I am working with an environment with a large DNN in its step function. To reduce wall-clock time, I want to run parallel environments and pass batches to the DNN, as I don’t have enough VRAM to create many sub-environments (like how the standard vectorised environment works). Instead, I’d like to pass action vectors into a single instance of the environment so the DNN does not need to be cloned.
Thank you, but I don’t think that this will work. This approach uses VectorEnv, which creates clones of the environment. As I said in the first post, I don’t want to create clones of the environment.
The Env uses a DNN in the step function, so I want to pass multiple observations through it each timestep, taking multiple actions. So the env would be parallel, but I would only need one instance of the DNN.
I think the most straightforward way to do this would be to implement your own custom VectorEnv. Thus env will be one instance and you would handle the parallelism how ever you intend to.

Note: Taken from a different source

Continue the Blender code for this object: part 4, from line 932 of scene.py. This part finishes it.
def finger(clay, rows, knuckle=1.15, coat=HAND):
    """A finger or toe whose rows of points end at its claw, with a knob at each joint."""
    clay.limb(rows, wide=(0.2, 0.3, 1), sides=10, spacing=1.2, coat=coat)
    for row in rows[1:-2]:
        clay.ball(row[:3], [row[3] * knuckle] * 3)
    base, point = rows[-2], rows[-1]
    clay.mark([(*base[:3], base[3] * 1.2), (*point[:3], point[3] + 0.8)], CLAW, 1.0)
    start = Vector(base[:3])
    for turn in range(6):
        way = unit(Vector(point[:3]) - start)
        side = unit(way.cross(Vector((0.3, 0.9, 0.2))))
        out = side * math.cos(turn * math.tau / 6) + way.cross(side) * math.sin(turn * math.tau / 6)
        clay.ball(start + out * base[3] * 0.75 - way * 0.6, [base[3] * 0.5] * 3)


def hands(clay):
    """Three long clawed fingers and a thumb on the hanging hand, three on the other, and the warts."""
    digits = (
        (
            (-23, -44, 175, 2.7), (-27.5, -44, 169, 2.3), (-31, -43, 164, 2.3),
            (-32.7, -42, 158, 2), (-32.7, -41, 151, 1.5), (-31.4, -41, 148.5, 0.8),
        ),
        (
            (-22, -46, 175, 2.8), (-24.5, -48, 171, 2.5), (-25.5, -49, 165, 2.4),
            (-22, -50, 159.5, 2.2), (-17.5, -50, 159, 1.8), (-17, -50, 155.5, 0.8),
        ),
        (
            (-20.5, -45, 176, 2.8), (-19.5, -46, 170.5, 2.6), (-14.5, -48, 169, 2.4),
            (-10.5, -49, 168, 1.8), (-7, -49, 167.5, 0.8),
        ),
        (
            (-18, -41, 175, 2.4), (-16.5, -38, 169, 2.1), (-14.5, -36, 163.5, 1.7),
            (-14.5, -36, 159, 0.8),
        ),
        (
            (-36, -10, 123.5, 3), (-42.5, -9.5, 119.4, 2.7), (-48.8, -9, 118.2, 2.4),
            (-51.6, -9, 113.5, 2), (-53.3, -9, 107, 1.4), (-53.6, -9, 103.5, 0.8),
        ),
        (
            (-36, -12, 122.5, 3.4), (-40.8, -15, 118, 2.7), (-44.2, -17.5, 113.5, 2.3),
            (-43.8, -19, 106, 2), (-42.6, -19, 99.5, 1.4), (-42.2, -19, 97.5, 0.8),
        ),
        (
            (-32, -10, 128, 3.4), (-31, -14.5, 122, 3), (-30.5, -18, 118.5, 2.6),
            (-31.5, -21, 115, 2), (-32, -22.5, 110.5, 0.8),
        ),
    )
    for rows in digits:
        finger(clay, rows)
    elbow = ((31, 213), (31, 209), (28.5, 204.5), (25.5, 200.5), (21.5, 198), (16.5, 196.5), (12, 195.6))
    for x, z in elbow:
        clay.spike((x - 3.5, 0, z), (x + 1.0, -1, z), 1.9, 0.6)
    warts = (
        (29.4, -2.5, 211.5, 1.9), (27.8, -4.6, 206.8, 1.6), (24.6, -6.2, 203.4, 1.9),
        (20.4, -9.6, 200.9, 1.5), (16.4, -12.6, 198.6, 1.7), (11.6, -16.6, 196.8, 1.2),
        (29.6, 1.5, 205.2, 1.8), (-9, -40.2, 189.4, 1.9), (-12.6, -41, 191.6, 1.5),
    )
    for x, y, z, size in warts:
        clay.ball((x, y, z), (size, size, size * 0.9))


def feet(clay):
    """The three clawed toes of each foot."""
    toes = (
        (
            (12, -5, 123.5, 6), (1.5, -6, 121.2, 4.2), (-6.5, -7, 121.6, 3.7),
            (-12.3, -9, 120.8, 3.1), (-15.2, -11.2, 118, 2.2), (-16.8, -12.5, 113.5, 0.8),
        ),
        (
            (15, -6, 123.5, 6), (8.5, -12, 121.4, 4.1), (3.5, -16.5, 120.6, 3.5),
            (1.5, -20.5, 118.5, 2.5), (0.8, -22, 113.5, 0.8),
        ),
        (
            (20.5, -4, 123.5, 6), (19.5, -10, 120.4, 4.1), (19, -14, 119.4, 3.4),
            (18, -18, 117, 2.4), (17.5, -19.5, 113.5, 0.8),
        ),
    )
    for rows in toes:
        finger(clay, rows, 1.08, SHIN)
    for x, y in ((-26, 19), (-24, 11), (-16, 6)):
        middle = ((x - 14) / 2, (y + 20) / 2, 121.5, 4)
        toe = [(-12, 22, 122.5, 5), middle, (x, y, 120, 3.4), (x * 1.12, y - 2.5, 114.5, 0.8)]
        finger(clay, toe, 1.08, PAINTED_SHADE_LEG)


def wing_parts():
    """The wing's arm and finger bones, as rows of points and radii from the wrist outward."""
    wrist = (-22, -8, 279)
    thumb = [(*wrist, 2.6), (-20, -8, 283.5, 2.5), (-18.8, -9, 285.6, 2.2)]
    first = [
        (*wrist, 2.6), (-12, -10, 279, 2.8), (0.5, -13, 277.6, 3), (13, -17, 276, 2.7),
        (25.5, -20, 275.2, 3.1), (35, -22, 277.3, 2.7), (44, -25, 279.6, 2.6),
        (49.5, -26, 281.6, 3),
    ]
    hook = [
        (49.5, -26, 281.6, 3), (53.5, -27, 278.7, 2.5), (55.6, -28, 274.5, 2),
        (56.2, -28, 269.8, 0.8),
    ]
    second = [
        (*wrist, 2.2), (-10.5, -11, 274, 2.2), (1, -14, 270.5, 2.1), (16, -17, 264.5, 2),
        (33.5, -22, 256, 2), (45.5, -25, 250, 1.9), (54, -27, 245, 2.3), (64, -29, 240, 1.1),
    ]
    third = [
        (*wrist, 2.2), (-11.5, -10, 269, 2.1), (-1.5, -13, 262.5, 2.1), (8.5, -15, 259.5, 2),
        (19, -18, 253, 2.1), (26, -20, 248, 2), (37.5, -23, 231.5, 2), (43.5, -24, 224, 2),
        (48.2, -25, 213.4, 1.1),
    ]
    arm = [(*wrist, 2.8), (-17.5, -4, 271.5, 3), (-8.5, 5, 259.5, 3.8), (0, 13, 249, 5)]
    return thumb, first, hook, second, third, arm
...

Combine this with num_envs_per_worker to control how many Parallel simulations you want that environment to manage.
The other option that I think would work is to treat it as a multiagent environment. Make each agent_id env_{0,…,n} and map all the agents to the same policy.
It should handle envs being done fine but the main thing you will have to work out is how the multiagent env finishes. Once a subenv finishes you won’t be able to reset it until they are all done. Personally I would avoid this approach and work out the custom VectorEnv.

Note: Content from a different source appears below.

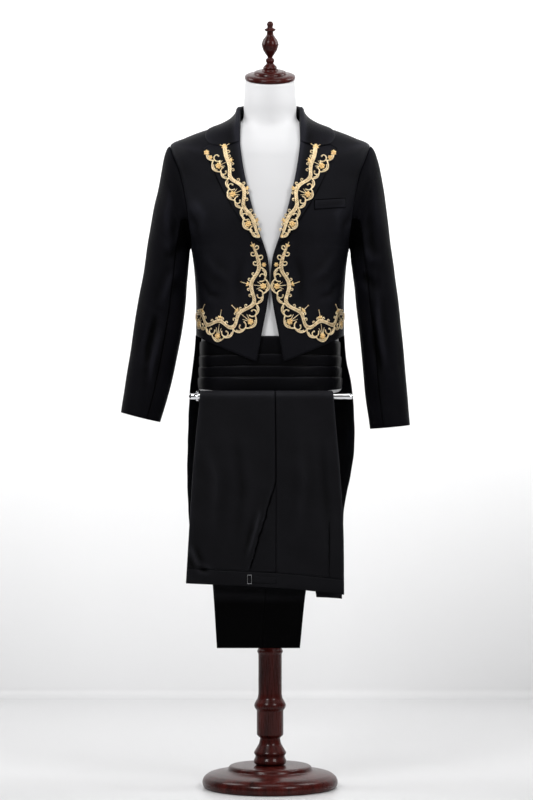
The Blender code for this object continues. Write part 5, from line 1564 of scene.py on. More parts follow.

Thank you for the suggestions! I agree that writing a custom version of VectorEnv is probably the best way to go. Looking at the code, it looks like a pretty big rewrite, though. I have ended up bodging it a bit by overwriting the training_step() function of the algorithm I’m using. I just call my custom data collector instead of collecting samples using the workers.
I have implemented a custom VectorEnv that takes a batch of actions and returns a batch of observations via one instance of DNN. Here’s a pseudo code of my env:
I train a PPO model for this MyVecEnv via ray Tuner with num_envs = 16. However, I found that performances and results differ greatly when num_envs_per_worker is varied. The best performance is reached when num_envs_per_worker == num_envs.
You mentioned: “Combine this with num_envs_per_worker to control how many Parallel simulations you want that environment to manage.”
Does this indicate that we have to set num_envs_per_worker equal to num_envs?